DATA SECTION:
○ ○ ○
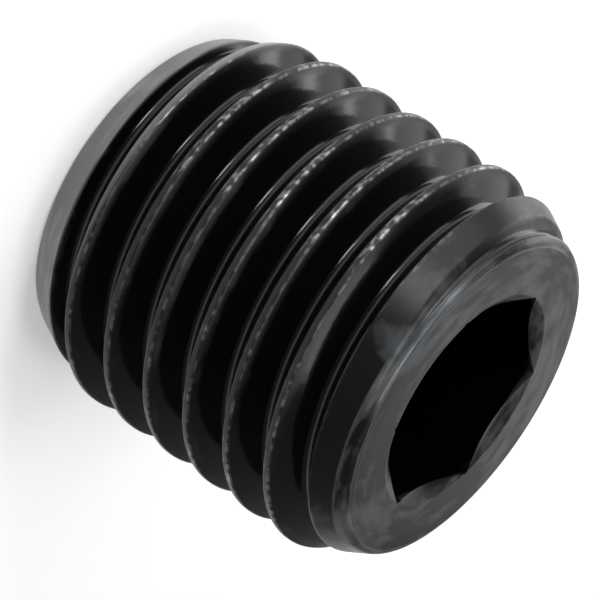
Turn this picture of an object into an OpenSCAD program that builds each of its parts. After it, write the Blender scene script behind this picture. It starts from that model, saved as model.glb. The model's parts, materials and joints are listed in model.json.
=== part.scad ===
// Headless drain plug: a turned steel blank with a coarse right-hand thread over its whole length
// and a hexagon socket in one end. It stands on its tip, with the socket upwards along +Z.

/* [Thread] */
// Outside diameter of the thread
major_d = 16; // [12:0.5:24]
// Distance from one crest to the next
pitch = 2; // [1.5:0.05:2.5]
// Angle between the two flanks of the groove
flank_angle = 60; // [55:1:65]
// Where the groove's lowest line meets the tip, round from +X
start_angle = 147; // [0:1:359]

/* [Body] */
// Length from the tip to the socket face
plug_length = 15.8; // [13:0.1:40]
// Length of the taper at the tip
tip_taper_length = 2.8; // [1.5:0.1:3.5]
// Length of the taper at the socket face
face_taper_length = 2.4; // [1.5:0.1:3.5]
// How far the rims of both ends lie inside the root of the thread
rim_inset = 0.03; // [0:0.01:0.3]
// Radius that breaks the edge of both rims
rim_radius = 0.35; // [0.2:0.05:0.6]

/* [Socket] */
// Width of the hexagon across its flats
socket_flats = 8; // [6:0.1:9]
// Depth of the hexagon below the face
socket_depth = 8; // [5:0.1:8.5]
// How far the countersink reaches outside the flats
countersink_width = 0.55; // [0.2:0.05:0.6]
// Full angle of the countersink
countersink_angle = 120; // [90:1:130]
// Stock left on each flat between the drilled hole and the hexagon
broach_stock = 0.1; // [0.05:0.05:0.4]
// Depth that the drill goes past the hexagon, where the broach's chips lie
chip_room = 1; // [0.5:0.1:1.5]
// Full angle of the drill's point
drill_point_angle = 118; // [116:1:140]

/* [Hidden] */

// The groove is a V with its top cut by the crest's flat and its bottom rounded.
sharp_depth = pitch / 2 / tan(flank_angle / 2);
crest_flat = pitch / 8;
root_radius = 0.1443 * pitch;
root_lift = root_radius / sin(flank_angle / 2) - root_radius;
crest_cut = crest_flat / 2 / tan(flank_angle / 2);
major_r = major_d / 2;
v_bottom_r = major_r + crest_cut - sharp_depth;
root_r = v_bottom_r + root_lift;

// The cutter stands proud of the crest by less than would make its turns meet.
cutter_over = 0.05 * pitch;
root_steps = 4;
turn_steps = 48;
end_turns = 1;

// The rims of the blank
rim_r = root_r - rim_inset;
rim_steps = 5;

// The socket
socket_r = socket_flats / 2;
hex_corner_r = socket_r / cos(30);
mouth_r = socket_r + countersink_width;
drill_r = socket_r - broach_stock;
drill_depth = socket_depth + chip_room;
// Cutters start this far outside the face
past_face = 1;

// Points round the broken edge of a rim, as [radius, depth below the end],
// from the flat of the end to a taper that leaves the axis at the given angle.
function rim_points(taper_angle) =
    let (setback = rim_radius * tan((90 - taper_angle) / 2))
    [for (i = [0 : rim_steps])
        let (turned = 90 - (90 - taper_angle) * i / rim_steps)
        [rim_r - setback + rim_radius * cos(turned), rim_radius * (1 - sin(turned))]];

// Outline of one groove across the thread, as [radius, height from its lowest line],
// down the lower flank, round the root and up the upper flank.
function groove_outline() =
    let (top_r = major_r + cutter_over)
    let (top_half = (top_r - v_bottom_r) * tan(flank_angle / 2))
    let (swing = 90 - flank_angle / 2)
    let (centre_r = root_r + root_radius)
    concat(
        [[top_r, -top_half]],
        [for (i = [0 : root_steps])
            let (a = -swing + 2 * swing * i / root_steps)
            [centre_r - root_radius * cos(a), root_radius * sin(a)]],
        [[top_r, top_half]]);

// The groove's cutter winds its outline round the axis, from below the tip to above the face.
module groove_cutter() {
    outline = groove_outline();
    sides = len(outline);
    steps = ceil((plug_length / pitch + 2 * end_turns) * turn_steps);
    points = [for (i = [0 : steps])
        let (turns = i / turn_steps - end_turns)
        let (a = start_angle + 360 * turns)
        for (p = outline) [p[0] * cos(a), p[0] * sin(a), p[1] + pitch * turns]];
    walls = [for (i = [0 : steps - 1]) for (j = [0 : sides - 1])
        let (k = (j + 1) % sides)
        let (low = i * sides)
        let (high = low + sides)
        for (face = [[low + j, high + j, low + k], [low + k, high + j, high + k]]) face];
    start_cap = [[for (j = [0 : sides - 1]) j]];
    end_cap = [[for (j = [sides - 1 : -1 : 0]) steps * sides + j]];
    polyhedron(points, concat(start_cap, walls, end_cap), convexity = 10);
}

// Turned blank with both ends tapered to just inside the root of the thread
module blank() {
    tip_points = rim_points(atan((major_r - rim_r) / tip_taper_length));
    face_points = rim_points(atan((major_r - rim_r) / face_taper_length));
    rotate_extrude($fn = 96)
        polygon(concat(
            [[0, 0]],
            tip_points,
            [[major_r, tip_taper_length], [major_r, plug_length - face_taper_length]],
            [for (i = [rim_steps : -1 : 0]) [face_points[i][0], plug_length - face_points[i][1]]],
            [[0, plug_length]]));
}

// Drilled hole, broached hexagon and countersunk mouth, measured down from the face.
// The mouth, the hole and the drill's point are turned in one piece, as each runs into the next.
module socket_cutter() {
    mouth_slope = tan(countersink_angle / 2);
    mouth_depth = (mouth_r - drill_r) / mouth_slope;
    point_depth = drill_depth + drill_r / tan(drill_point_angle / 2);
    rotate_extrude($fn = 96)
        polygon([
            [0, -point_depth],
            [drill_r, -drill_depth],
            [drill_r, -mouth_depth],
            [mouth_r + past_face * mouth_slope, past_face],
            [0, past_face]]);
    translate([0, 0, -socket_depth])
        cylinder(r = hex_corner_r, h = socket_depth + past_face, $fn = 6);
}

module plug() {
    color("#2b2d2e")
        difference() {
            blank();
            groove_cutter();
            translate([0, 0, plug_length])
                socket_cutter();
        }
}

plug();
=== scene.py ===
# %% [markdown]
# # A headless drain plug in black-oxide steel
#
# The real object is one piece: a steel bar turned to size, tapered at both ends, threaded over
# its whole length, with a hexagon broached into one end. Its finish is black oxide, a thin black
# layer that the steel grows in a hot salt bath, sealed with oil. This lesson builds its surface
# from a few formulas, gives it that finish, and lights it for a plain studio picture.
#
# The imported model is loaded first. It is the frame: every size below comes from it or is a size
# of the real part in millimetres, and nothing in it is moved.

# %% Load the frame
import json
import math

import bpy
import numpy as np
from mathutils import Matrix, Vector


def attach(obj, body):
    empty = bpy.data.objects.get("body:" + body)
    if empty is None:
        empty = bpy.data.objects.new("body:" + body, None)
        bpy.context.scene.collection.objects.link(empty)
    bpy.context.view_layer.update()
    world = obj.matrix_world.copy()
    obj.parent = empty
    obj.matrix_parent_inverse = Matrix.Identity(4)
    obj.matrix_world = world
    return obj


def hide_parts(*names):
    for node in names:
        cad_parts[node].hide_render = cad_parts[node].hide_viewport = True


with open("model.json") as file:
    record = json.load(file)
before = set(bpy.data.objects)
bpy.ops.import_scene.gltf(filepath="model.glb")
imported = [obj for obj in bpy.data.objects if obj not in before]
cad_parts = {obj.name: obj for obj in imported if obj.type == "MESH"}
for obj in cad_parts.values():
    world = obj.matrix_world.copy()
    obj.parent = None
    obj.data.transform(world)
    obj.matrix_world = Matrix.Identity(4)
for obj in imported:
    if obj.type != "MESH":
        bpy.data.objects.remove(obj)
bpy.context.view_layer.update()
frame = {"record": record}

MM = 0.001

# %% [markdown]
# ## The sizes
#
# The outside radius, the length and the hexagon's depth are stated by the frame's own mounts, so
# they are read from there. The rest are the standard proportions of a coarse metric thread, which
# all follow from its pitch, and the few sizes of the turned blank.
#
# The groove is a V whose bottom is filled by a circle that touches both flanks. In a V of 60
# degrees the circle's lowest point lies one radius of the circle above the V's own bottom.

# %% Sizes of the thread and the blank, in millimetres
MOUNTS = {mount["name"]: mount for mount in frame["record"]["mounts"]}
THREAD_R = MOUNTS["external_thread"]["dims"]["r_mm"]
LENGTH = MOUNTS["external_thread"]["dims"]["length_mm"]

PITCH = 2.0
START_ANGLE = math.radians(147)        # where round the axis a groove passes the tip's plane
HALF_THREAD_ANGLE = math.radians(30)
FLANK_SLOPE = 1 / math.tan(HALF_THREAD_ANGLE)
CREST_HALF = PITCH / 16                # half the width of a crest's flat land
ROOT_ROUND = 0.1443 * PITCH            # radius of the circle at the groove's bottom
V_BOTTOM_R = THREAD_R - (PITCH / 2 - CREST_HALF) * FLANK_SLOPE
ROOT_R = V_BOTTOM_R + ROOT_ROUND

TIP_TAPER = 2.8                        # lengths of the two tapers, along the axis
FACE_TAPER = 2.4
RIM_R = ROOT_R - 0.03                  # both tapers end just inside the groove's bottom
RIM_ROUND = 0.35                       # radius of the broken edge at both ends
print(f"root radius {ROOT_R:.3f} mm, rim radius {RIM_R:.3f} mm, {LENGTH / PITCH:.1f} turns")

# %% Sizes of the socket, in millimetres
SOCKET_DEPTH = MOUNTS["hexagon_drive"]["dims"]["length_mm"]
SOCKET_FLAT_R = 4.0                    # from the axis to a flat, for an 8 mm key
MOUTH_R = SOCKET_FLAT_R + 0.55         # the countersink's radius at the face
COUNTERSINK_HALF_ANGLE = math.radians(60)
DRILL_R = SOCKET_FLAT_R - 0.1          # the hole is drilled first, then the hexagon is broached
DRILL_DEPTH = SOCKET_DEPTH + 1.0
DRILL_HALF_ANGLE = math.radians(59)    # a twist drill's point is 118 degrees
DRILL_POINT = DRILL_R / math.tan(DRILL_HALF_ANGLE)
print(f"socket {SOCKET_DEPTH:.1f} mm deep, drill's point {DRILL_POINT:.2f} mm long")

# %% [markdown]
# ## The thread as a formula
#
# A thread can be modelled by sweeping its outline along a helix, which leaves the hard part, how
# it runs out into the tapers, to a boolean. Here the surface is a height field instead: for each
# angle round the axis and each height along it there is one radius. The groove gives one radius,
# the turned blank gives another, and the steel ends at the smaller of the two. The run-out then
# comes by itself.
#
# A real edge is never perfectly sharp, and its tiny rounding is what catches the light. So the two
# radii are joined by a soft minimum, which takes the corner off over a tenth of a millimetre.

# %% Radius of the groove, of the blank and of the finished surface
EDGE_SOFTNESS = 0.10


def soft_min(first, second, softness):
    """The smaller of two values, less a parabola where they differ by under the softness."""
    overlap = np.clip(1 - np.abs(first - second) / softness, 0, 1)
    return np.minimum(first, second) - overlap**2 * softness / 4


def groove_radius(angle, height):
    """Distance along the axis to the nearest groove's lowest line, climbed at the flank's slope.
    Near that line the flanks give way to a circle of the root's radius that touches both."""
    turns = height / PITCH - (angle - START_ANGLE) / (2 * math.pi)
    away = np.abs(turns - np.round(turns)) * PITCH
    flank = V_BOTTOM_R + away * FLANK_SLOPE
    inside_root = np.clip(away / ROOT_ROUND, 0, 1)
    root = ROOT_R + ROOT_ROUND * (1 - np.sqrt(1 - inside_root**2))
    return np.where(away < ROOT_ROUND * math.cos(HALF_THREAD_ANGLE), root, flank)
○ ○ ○
Copy out precisely the lines that begin at the line containing "translate([0, 0, -socket_depth])" and end at the line containing "bpy.context.scene.collection.objects.link(empty)", including both; write nothing else.

EXERCISE SOLUTION:
    translate([0, 0, -socket_depth])
        cylinder(r = hex_corner_r, h = socket_depth + past_face, $fn = 6);
}

module plug() {
    color("#2b2d2e")
        difference() {
            blank();
            groove_cutter();
            translate([0, 0, plug_length])
                socket_cutter();
        }
}

plug();
=== scene.py ===
# %% [markdown]
# # A headless drain plug in black-oxide steel
#
# The real object is one piece: a steel bar turned to size, tapered at both ends, threaded over
# its whole length, with a hexagon broached into one end. Its finish is black oxide, a thin black
# layer that the steel grows in a hot salt bath, sealed with oil. This lesson builds its surface
# from a few formulas, gives it that finish, and lights it for a plain studio picture.
#
# The imported model is loaded first. It is the frame: every size below comes from it or is a size
# of the real part in millimetres, and nothing in it is moved.

# %% Load the frame
import json
import math

import bpy
import numpy as np
from mathutils import Matrix, Vector


def attach(obj, body):
    empty = bpy.data.objects.get("body:" + body)
    if empty is None:
        empty = bpy.data.objects.new("body:" + body, None)
        bpy.context.scene.collection.objects.link(empty)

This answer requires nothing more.